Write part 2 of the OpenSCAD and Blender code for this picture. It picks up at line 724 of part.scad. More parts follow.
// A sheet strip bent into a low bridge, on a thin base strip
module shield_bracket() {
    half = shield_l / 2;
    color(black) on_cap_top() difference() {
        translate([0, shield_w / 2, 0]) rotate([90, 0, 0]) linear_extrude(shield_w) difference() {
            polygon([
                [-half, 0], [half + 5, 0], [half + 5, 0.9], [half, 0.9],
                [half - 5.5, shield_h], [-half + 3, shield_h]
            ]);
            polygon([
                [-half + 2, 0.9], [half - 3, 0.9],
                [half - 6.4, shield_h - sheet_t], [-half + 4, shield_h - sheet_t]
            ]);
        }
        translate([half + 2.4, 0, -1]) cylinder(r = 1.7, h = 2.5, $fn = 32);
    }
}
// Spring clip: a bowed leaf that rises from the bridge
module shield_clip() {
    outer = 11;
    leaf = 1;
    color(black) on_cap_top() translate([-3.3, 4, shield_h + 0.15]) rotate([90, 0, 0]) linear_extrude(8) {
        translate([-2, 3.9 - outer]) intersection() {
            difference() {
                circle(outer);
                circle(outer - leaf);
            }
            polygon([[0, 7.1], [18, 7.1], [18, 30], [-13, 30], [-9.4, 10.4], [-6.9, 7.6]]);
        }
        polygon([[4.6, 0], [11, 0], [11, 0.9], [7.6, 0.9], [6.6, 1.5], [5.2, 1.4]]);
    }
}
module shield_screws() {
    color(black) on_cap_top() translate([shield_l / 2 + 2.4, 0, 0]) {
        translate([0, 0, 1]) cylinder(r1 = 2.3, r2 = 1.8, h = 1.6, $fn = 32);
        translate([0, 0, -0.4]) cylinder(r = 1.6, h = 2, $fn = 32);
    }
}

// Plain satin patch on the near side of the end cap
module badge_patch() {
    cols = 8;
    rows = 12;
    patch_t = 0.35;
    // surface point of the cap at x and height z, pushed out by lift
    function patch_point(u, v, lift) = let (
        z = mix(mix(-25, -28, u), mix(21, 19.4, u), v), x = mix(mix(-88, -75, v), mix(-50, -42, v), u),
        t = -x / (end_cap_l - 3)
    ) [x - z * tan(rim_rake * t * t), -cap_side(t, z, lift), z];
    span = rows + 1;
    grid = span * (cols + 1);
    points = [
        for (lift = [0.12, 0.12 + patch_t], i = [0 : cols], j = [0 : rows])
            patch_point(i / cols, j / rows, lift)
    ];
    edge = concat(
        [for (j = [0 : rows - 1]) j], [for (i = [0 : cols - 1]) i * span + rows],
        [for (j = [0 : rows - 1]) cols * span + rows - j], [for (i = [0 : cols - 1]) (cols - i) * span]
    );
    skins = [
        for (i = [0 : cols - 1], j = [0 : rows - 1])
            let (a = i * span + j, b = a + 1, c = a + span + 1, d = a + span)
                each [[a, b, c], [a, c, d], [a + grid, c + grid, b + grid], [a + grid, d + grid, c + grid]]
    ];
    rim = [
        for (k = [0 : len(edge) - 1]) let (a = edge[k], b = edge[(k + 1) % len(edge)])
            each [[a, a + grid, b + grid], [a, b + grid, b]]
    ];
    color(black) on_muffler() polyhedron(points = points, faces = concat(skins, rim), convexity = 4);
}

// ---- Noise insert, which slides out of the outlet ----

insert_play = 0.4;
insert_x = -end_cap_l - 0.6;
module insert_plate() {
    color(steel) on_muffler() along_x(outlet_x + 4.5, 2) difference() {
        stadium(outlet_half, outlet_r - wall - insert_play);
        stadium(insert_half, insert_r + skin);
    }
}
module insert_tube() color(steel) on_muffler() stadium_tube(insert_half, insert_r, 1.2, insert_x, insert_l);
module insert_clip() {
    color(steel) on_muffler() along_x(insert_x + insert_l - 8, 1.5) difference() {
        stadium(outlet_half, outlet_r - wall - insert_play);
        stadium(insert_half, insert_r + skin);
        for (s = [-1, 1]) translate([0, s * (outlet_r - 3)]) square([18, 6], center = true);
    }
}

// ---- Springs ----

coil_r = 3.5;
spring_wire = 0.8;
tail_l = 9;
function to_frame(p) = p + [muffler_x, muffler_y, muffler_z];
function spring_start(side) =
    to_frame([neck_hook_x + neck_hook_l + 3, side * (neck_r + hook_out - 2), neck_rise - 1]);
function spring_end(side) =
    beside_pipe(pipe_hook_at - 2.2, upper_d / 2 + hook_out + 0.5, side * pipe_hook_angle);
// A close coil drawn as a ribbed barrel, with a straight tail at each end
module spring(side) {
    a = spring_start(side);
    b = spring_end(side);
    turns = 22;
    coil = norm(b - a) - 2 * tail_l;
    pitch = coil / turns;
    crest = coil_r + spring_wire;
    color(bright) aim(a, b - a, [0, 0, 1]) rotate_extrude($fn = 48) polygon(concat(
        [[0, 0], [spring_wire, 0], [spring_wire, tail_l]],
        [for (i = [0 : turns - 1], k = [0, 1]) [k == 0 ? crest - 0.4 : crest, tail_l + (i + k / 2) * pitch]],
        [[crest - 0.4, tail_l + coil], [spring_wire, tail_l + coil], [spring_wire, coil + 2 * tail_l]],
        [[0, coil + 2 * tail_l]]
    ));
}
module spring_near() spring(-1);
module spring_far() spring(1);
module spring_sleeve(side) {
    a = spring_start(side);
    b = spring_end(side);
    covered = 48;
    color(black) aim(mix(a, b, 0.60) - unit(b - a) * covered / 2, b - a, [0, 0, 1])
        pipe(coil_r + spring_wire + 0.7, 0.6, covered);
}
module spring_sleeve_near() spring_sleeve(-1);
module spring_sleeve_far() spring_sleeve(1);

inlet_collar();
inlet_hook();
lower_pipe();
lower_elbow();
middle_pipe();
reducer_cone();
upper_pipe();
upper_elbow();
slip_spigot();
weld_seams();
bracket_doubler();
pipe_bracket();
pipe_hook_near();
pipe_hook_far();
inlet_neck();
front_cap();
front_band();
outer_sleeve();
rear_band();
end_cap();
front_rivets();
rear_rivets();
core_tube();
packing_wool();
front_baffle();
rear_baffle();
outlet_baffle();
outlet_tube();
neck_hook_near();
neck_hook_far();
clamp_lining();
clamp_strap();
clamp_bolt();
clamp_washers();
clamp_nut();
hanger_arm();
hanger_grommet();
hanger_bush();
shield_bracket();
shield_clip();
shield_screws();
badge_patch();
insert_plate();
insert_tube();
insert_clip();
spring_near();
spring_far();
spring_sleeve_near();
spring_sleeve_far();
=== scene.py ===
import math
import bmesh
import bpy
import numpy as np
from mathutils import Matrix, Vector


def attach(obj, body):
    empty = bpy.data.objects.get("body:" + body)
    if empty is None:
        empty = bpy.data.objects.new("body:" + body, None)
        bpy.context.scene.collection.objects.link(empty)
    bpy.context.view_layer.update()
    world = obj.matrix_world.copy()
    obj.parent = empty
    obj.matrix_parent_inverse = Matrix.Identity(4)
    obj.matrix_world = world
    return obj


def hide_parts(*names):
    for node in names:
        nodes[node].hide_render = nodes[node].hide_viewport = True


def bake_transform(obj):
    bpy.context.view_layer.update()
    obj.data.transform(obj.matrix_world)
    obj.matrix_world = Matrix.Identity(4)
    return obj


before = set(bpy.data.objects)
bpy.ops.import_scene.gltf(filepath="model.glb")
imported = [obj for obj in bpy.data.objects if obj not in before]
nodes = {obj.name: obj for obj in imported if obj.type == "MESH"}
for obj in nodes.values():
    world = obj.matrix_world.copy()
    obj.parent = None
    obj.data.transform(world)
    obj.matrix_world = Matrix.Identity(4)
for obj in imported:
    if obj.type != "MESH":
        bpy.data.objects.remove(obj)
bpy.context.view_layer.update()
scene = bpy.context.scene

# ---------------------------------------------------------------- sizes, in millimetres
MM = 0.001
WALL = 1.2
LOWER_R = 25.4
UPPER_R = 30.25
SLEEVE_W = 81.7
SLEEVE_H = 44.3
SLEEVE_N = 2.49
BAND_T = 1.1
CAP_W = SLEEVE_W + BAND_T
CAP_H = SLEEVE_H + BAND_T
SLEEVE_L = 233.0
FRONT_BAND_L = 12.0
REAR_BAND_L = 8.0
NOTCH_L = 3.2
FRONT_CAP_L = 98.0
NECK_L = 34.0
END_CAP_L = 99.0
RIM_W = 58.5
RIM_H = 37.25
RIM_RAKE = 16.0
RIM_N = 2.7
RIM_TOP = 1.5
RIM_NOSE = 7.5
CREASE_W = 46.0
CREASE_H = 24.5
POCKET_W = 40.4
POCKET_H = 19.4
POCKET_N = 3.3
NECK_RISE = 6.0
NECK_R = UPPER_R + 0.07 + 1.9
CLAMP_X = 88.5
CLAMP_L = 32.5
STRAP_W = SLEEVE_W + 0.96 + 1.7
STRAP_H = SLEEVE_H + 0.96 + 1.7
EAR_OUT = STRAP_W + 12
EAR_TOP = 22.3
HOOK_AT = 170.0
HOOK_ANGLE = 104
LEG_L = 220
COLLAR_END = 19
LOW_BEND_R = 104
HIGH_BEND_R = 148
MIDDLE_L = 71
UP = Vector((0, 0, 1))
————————
• _AIM_
Beginning with the line containing "inlet_collar();" and ending with the line containing "obj.parent = None", extract those lines exactly from the listing above, and only those.

• _SOLUTION_
inlet_collar();
inlet_hook();
lower_pipe();
lower_elbow();
middle_pipe();
reducer_cone();
upper_pipe();
upper_elbow();
slip_spigot();
weld_seams();
bracket_doubler();
pipe_bracket();
pipe_hook_near();
pipe_hook_far();
inlet_neck();
front_cap();
front_band();
outer_sleeve();
rear_band();
end_cap();
front_rivets();
rear_rivets();
core_tube();
packing_wool();
front_baffle();
rear_baffle();
outlet_baffle();
outlet_tube();
neck_hook_near();
neck_hook_far();
clamp_lining();
clamp_strap();
clamp_bolt();
clamp_washers();
clamp_nut();
hanger_arm();
hanger_grommet();
hanger_bush();
shield_bracket();
shield_clip();
shield_screws();
badge_patch();
insert_plate();
insert_tube();
insert_clip();
spring_near();
spring_far();
spring_sleeve_near();
spring_sleeve_far();
=== scene.py ===
import math
import bmesh
import bpy
import numpy as np
from mathutils import Matrix, Vector


def attach(obj, body):
    empty = bpy.data.objects.get("body:" + body)
    if empty is None:
        empty = bpy.data.objects.new("body:" + body, None)
        bpy.context.scene.collection.objects.link(empty)
    bpy.context.view_layer.update()
    world = obj.matrix_world.copy()
    obj.parent = empty
    obj.matrix_parent_inverse = Matrix.Identity(4)
    obj.matrix_world = world
    return obj


def hide_parts(*names):
    for node in names:
        nodes[node].hide_render = nodes[node].hide_viewport = True


def bake_transform(obj):
    bpy.context.view_layer.update()
    obj.data.transform(obj.matrix_world)
    obj.matrix_world = Matrix.Identity(4)
    return obj


before = set(bpy.data.objects)
bpy.ops.import_scene.gltf(filepath="model.glb")
imported = [obj for obj in bpy.data.objects if obj not in before]
nodes = {obj.name: obj for obj in imported if obj.type == "MESH"}
for obj in nodes.values():
    world = obj.matrix_world.copy()
    obj.parent = None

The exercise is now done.